Ketamakan seorang pengusaha tiada kenal puasnya. Meski telah memiliki
ribuan cabang minimarket di seluruh penjuru kota di Indonesia, laba bersih setiap
tahunnya tercatat triliunan Rupiah (coba bayangkan, berapa bungkus nasi padang
dapat dibeli dengan kekayaan sedemikian besar), tetap membuktikan pemilik
waralaba minimarket demikian tidak juga kenal puas, sebanyak apapun donasi
telah diberikan konsumen untuk dana promosi gratis sang pengusaha. Dan pernyataan
ini tidak hanya penulis tujukan bagi Alfamart, tetapi mulai dari produk minuman
penyegar panas dalam Cap Badak, lembaga asuransi ternama sekaliber Prudential, bahkan
hingga ritel swalayan besar, pada dasarnya tiada pengusaha yang benar-benar puas
menghisap konsumen dan keringat darah tenaga kerjanya sendiri.
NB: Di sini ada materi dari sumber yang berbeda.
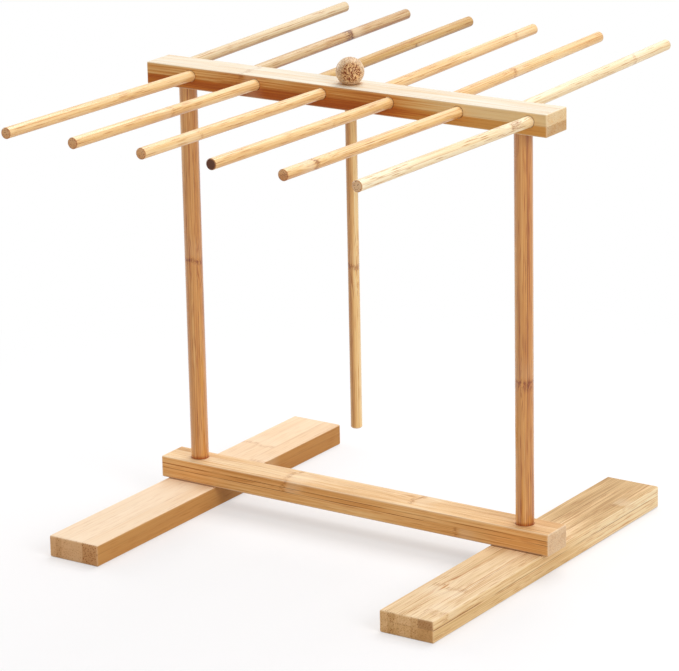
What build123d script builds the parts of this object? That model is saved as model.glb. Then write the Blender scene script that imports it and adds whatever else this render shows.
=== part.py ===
# Bamboo pasta drying rack with twelve pull out arms, a transfer wand and two swivelling feet.
# Millimetres. X runs along the top bar, -Y is the front, +Z is up.
# The origin lies on the table, midway between the two feet.

import os

from build123d import *

# Driving sizes of the arms and of the sockets that hold them
arms_per_side = 6
arm_pitch = 64.0
arm_diameter = 9.0
arm_reach = 240.0           # how far an arm stands out of the bar
arm_rise = 1.0              # degrees upwards, so that strands don't slide off the end
arm_end_chamfer = 0.6
arm_clearance = 0.1         # all round, so that an arm pulls out by hand
socket_depth = 22.0
socket_floor_gap = 0.3
socket_mouth_chamfer = 0.4
socket_drop = 7.3           # from the bar's top down to a socket's centre, at the bar's face
socket_wall = 2.0           # bamboo left between an upright and the socket beside it

# Driving sizes of the top bar
bar_overhang = 30.0         # past the axis of each upright
bar_width = 31.0
bar_thickness = 18.5
bar_arris = 1.0

# Driving sizes of the base rail
rail_overhang = 30.0
rail_width = 29.0
rail_thickness = 18.5
rail_arris = 1.0

# Driving sizes of the feet
foot_length = 355.0
foot_width = 49.0
foot_thickness = 18.5
foot_arris = 1.6

# Driving sizes of the uprights
upright_diameter = 15.0
upright_reach = 324.0       # clear height between the base rail and the top bar
bar_tenon_depth = 12.0
rail_tenon_depth = 12.0
upright_end_chamfer = 0.8
glue_line = 0.05            # all round a glued or screwed joint

# Driving sizes of the transfer wand
wand_diameter = 9.5
wand_tip_height = 53.9      # from the base rail's top up to the wand's lower end
wand_end_chamfer = 0.8
wand_play = 0.85            # all round, so that the wand drops in and lifts out
wand_mouth_chamfer = 0.7
ball_diameter = 23.0
ball_seat_gap = 0.2
ball_bore_past_centre = 1.5

# Driving sizes of the pivot screws and their washers
screw_diameter = 5.0
screw_bite = 28.0           # length held in the upright
screw_point_length = 5.0
screw_head_diameter = 10.0
screw_head_height = 2.6
screw_head_chamfer = 0.7
screw_head_recess = 0.6     # from the foot's underside up to the head
screw_drive_span = 5.2
screw_drive_slot = 1.1
screw_drive_depth = 1.5
screw_running_clearance = 0.05
washer_diameter = 13.0
washer_thickness = 1.2
washer_side_gap = 0.5
swivel_gap = 0.2            # above and below a foot, so that it turns

overrun = 1.0               # every cutter stands this far out of the face that it cuts

# Heights of the faces, from the table up
foot_top = foot_thickness
rail_bottom = foot_top + swivel_gap
rail_top = rail_bottom + rail_thickness
bar_bottom = rail_top + upright_reach
bar_top = bar_bottom + bar_thickness
socket_height = bar_top - socket_drop

# Places along X
upright_x = arm_pitch * (arms_per_side - 1) / 2
socket_shift = (upright_diameter + arm_diameter) / 2 + socket_wall
bar_length = 2 * (upright_x + bar_overhang)
rail_length = 2 * (upright_x + rail_overhang)

# Fits worked out from the pieces that meet
socket_diameter = arm_diameter + 2 * arm_clearance
wand_hole_diameter = wand_diameter + 2 * wand_play
wand_mouth_radius = wand_hole_diameter / 2 + wand_mouth_chamfer
ball_radius = ball_diameter / 2
ball_height = bar_top + ((ball_radius + ball_seat_gap) ** 2 - wand_mouth_radius ** 2) ** 0.5
wand_bottom = rail_top + wand_tip_height
wand_top = ball_height + ball_bore_past_centre
screw_head_top = screw_head_recess + screw_head_height
washer_top = screw_head_top + washer_thickness
foot_recess_depth = washer_top + swivel_gap
foot_recess_diameter = washer_diameter + 2 * washer_side_gap
upright_foot = rail_top - rail_tenon_depth
screw_tip = upright_foot + screw_bite

standing = (Align.CENTER, Align.CENTER, Align.MIN)
hanging = (Align.CENTER, Align.CENTER, Align.MAX)


def board(length_x, length_y, thickness, arris):
    """A planed board, standing on its underside, with every edge eased."""
    blank = Box(length_x, length_y, thickness, align=standing)
    return fillet(blank.edges(), arris)


def dowel(diameter, length, end_chamfer):
    """A round stick along +Z, with both ends eased."""
    stick = Cylinder(diameter / 2, length, align=standing)
    return chamfer(stick.edges().filter_by(GeomType.CIRCLE), end_chamfer)


def countersink(hole_diameter, size):
    """Cuts an eased mouth, 45 degrees, into a face at local zero whose hole goes down."""
    low, high = hole_diameter / 2, hole_diameter / 2 + size + overrun
    return Pos(0, 0, -size) * Cone(low, high, size + overrun, align=standing)


def arm_seat(side, index):
    """Where an arm leaves the bar: local zero is its socket's mouth and local +Z points out."""
    from_middle = (index - (arms_per_side - 1) / 2) * arm_pitch
    x = from_middle - side * socket_shift
    return Pos(x, side * bar_width / 2, socket_height) * Rot(-side * (90 - arm_rise), 0, 0)


def make_arm(side, index):
    inside = socket_depth - socket_floor_gap
    stick = dowel(arm_diameter, inside + arm_reach, arm_end_chamfer)
    return arm_seat(side, index) * Pos(0, 0, -inside) * stick


def arm_socket(side, index):
    bore = Pos(0, 0, overrun) * Cylinder(socket_diameter / 2, socket_depth + overrun, align=hanging)
    mouth = countersink(socket_diameter, socket_mouth_chamfer)
    return arm_seat(side, index) * (bore + mouth)


def make_top_bar():
    bar = Pos(0, 0, bar_bottom) * board(bar_length, bar_width, bar_thickness, bar_arris)
    for side in (-1, 1):
        for index in range(arms_per_side):
            bar -= arm_socket(side, index)
        tenon = Cylinder(upright_diameter / 2 + glue_line, bar_tenon_depth + overrun, align=standing)
        bar -= Pos(side * upright_x, 0, bar_bottom - overrun) * tenon
    bore = Cylinder(wand_hole_diameter / 2, bar_thickness + 2 * overrun, align=standing)
    mouth = countersink(wand_hole_diameter, wand_mouth_chamfer)
    bar -= Pos(0, 0, bar_bottom - overrun) * bore
    bar -= Pos(0, 0, bar_top) * mouth
    bar -= Pos(0, 0, bar_bottom) * Rot(180, 0, 0) * mouth
    return bar


def make_base_rail():
    rail = Pos(0, 0, rail_bottom) * board(rail_length, rail_width, rail_thickness, rail_arris)
    for side in (-1, 1):
        tenon = Cylinder(upright_diameter / 2 + glue_line, rail_tenon_depth + overrun, align=hanging)
        rail -= Pos(side * upright_x, 0, rail_top + overrun) * tenon
        bore = Cylinder(screw_diameter / 2 + glue_line, rail_thickness + overrun, align=standing)
        rail -= Pos(side * upright_x, 0, rail_bottom - overrun) * bore
    return rail


def make_upright(side):
    length = bar_bottom + bar_tenon_depth - upright_foot
    stick = dowel(upright_diameter, length, upright_end_chamfer)
    pilot_length = screw_bite + overrun
    stick -= Pos(0, 0, -overrun) * Cylinder(screw_diameter / 2 + glue_line, pilot_length, align=standing)
    return Pos(side * upright_x, 0, upright_foot) * stick


def make_foot(side):
    foot = board(foot_width, foot_length, foot_thickness, foot_arris)
    foot -= Pos(0, 0, -overrun) * Cylinder(
        screw_diameter / 2 + screw_running_clearance, foot_thickness + 2 * overrun, align=standing
    )
    foot -= Pos(0, 0, -overrun) * Cylinder(
        foot_recess_diameter / 2, foot_recess_depth + overrun, align=standing
    )
    return Pos(side * upright_x, 0, 0) * foot


def make_pivot_screw(side):
    head = Pos(0, 0, screw_head_recess) * Cylinder(screw_head_diameter / 2, screw_head_height, align=standing)
    head = chamfer(head.edges().group_by(Axis.Z)[0], screw_head_chamfer)
    for turn in (0, 90):
        slot = Box(screw_drive_span, screw_drive_slot, screw_drive_depth + overrun, align=standing)
        head -= Pos(0, 0, screw_head_recess - overrun) * Rot(0, 0, turn) * slot
    shank_length = screw_tip - screw_point_length - screw_head_top
    shank = Pos(0, 0, screw_head_top) * Cylinder(screw_diameter / 2, shank_length, align=standing)
    point = Pos(0, 0, screw_tip - screw_point_length) * Cone(
        screw_diameter / 2, screw_drive_slot / 2, screw_point_length, align=standing
    )
    return Pos(side * upright_x, 0, 0) * (head + shank + point)


def make_pivot_washer(side):
    ring = Cylinder(washer_diameter / 2, washer_thickness, align=standing)
    ring -= Cylinder(screw_diameter / 2 + glue_line, washer_thickness, align=standing)
    return Pos(side * upright_x, 0, screw_head_top) * ring


def make_wand_shaft():
    return Pos(0, 0, wand_bottom) * dowel(wand_diameter, wand_top - wand_bottom, wand_end_chamfer)


def make_wand_ball():
    bore = Cylinder(wand_diameter / 2 + glue_line, ball_radius + ball_bore_past_centre, align=hanging)
    return Pos(0, 0, ball_height) * (Sphere(ball_radius) - Pos(0, 0, ball_bore_past_centre) * bore)


def make_rack():
    """Every piece under the name of its node."""
    pieces = {
        "top_bar": make_top_bar(),
        "base_rail": make_base_rail(),
        "wand_shaft": make_wand_shaft(),
        "wand_ball": make_wand_ball(),
    }
    for hand, side in (("left", -1), ("right", 1)):
        pieces[hand + "_upright"] = make_upright(side)
        pieces[hand + "_foot"] = make_foot(side)
        pieces[hand + "_pivot_screw"] = make_pivot_screw(side)
        pieces[hand + "_pivot_washer"] = make_pivot_washer(side)
    for row, side in (("front", -1), ("back", 1)):
        for index in range(arms_per_side):
            pieces["{}_arm_{}".format(row, index + 1)] = make_arm(side, index)
    return pieces


os.makedirs("parts", exist_ok=True)
for name, piece in make_rack().items():
    piece.label = name
    export_step(piece, "parts/{}.step".format(name))

print("bar top at", bar_top, "bar length", bar_length, "socket shift", socket_shift)
print("ball centre at", round(ball_height, 3), "wand shaft length", round(wand_top - wand_bottom, 3))
print("pivot screw length", round(screw_tip - screw_head_top, 3))
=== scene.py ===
# Bamboo pasta drying rack: grain, knuckles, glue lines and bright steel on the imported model.
# Metres in the model, millimetres in every grain setting.
import math

import bpy
from mathutils import Matrix, Vector


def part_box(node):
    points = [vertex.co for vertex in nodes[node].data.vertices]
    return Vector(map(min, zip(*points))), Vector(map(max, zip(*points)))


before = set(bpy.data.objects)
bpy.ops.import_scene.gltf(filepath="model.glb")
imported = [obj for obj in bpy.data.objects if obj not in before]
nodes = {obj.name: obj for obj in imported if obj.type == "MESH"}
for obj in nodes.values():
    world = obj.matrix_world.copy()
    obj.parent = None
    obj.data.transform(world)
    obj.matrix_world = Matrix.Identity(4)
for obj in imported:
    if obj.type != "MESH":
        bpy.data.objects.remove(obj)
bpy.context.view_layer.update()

mm = 0.001
print("frame loaded:", len(nodes), "nodes")


def paint(red, green, blue):
    # a colour as a picture editor gives it, 0 to 255, turned into what a shader takes
    def straight(value):
        value /= 255
        return value / 12.92 if value <= 0.04045 else ((value + 0.055) / 1.055) ** 2.4
    return (straight(red), straight(green), straight(blue), 1.0)


class Wire:
    # a node's output that can stand in a sum
    def __init__(self, recipe, socket):
        self.recipe = recipe
        self.socket = socket

    def __getitem__(self, output):
        return Wire(self.recipe, self.socket.node.outputs[output])

    def maths(self, operation, *values):
        return self.recipe.node("ShaderNodeMath", {"operation": operation}, dict(enumerate(values)))

    def __add__(self, other):
        return self.maths("ADD", self, other)

    def __sub__(self, other):
        return self.maths("SUBTRACT", self, other)

    def __rsub__(self, other):
        return self.maths("SUBTRACT", other, self)

    def __mul__(self, other):
        return self.maths("MULTIPLY", self, other)

    def __truediv__(self, other):
        return self.maths("DIVIDE", self, other)

    def __pow__(self, other):
        return self.maths("POWER", self, other)

    def __gt__(self, other):
        return self.maths("GREATER_THAN", self, other)

    def __abs__(self):
        return self.maths("ABSOLUTE", self)

    def least(self, other):
        return self.maths("MINIMUM", self, other)

    def most(self, other):
        return self.maths("MAXIMUM", self, other)

    __radd__ = __add__
    __rmul__ = __mul__


class Recipe:
    # the nodes of one material or world, and the one way in which they are made
    def __init__(self, owner):
        self.owner = owner
        owner.use_nodes = True
        self.tree = owner.node_tree
        self.tree.nodes.clear()

    def node(self, kind, settings=None, sockets=None):
        made = self.tree.nodes.new(kind)
        for key, value in (settings or {}).items():
            if key == "stops":
                ramp = made.color_ramp
                while len(ramp.elements) < len(value):
                    ramp.elements.new(0.5)
                for element, (position, colour) in zip(ramp.elements, value):
                    element.position = position
                    element.color = colour
            else:
                setattr(made, key, value)
        for key, value in (sockets or {}).items():
            if isinstance(value, Wire):
                self.tree.links.new(value.socket, made.inputs[key])
            else:
                made.inputs[key].default_value = value
        return Wire(self, made.outputs[0]) if len(made.outputs) else None

    def vector(self, x, y, z):
        return self.node("ShaderNodeCombineXYZ", None, {0: x, 1: y, 2: z})

    def vectorMaths(self, operation, first, second):
        return self.node("ShaderNodeVectorMath", {"operation": operation}, {0: first, 1: second})

    def noise(self, place, scale, detail=2.0, roughness=0.5):
        return self.node("ShaderNodeTexNoise", None,
                         {"Vector": place, "Scale": scale, "Detail": detail, "Roughness": roughness})

    def smooth(self, value, low, high):
        return self.node("ShaderNodeMapRange", {"interpolation_type": "SMOOTHSTEP"},
                         {"Value": value, "From Min": low, "From Max": high})

    def within(self, value, low, high, soft=0.6):
        return self.smooth(value, low - soft, low + soft) * self.smooth(value, high + soft, high - soft)

    def mix(self, factor, first, second, blend="MIX"):
        return self.node("ShaderNodeMix", {"data_type": "RGBA", "blend_type": blend},
                         {0: factor, 6: first, 7: second})[2]

    def stain(self, factor, colour, tint):
        return self.mix(factor, colour, tint, "MULTIPLY")

    def lookedAt(self):
        # one for a ray that shows the stage to the eye, nought for a ray that carries its light
        path = self.node("ShaderNodeLightPath")
        return path["Is Camera Ray"].most(path["Is Glossy Ray"]).most(path["Is Transmission Ray"])

    def finish(self, colour, roughness, height, depth, constants):
        bump = self.node("ShaderNodeBump", None, {"Height": height, "Strength": 1.0, "Distance": depth})
        sockets = {"Base Color": colour, "Roughness": roughness, "Normal": bump}
        sockets.update(constants)
        shader = self.node("ShaderNodeBsdfPrincipled", None, sockets)
        self.node("ShaderNodeOutputMaterial", None, {"Surface": shader})
        return self.owner


def dress(name, material):
    piece = nodes[name]
    piece.data.materials.clear()
    piece.data.materials.append(material)


def joined(name):
    return name.title().replace("_", "")


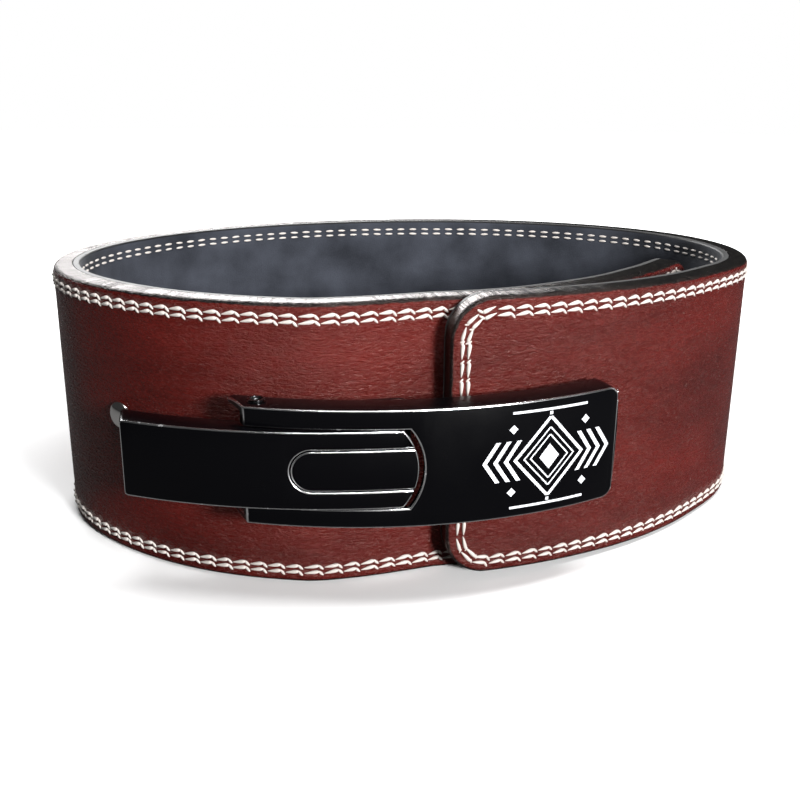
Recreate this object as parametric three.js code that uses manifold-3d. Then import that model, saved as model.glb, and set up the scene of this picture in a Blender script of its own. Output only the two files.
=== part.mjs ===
// A weightlifting belt of thick leather, closed by an over-centre steel lever.
// Millimetres, +Z up. The belt stands on its lower edge with the lever facing -Y.
// Plan places are measured from the middle of the leather loop until the whole belt is centred at the end.
import * as THREE from 'three';
import { mergeVertices } from 'three/addons/utils/BufferGeometryUtils.js';
import Module from 'manifold-3d';

const wasm = await Module();
wasm.setup();

// Leather strap
const loopHalfWidth = 140.7;
const loopHalfDepth = 98.4;
const strapWidth = 100;
const strapThickness = 10;
const liningThickness = 2.6;
const layerGap = 0.3;
const lapClearance = 0.9;
const endCornerRadius = 15;
const outerEdgeRadius = 2;
const liningEdgeRadius = 1;
const outerEndLift = 2;
const stationSpacing = 8;

// How the strap lies: the turn is counted from the middle of the front, first to the right.
// out is in strap thicknesses, under in laps (a strap and its clearance), lift in outer end lifts.
const lay = [
  { turn: -0.0085, out: 0.37, under: 0, lift: 1 },
  { turn: 0.02, out: 0.34, under: 0, lift: 0.98 },
  { turn: 0.06, out: 0.2, under: 0, lift: 0.75 },
  { turn: 0.13, out: 0.08, under: 0, lift: 0.3 },
  { turn: 0.195, out: 0.42, under: 0, lift: 0 },
  { turn: 0.27, out: 0.2, under: 0, lift: 0 },
  { turn: 0.35, out: 0, under: 0, lift: 0 },
  { turn: 0.82, out: 0, under: 0, lift: 0 },
  { turn: 0.9, out: 0.24, under: 0, lift: 0 },
  { turn: 0.934, out: 0.3, under: 0.03, lift: 0 },
  { turn: 0.955, out: 0.34, under: 0.36, lift: 0 },
  { turn: 0.975, out: 0.36, under: 0.76, lift: 0 },
  { turn: 0.992, out: 0.37, under: 1, lift: 0 },
  { turn: 1.02, out: 0.24, under: 1, lift: 0 },
  { turn: 1.054, out: -0.15, under: 1, lift: 0 },
  { turn: 1.08, out: -0.43, under: 1, lift: 0 },
  { turn: 1.113, out: -0.82, under: 1, lift: 0 },
  { turn: 1.15, out: -0.97, under: 1, lift: 0 },
  { turn: 1.185, out: -0.78, under: 1, lift: 0 },
];

// Lever as a whole
const leverMiddleHeight = 52;
const sheet = 2.5;
const pivotDepth = 7.2;
const hingeX = -29;
const linkX = -71;
const pinRadius = 2.2;
const pinHeadRadius = 3;
const pinHeadHeight = 0.5;
const runningGap = 0.3;
const lobeRadius = 5;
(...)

Bila ada yang mengatakan bahwa kaum politisi, polisi, dan sarjana hukum
sebagai kaum ‘hitam’ yang gelap, maka Anda keliru. Anda harus sangat berhati-hati
ketika menghadapi kalangan pengusaha. Semakin kaya pengusaha tersebut, semakin Anda
perlu melipat gandakan kehati-hatian.
Bila terdapa kalangan pengusaha yang hendak penulis dengan tuduhan menggugat
pencemaran nama ‘busuk’ mereka atas artikel jujur ini, silahkan—artinya disaat
bersamaan Anda telah mengakui bahwa Anda mengumpulkan materi kekayaan dengan cara-cara
kotor demikian: promosi brand gratis
dengan cara membodohi konsumen sendiri.
Kejujuran tak pernah dapat digugat ataupun dipersengketakan. Bila Anda mencoba
menggugat saya, berarti Anda mengaku telah menggelapkan dana
donasi masyarakat ataupun konsumen. Artikel sederhana ini bukan penulis
susun dan tujukan bagi para kaum pengusaha yang telah ‘gelap’ matanya. Namun penulis
tujukan bagi para masyarakat, agar hendaknya berani berkata ‘TIDAK’ bagi agen
asuransi yang hendak mengutip dana sumbangan, minimarket yang hendak
menggelapkan recehan, atau penjual produk dan jasa lainnya. Lebih baik Anda sumbangkan
dana Anda meski hanya senilai beberapa ribu Rupiah pada Palang Merah Indonesia.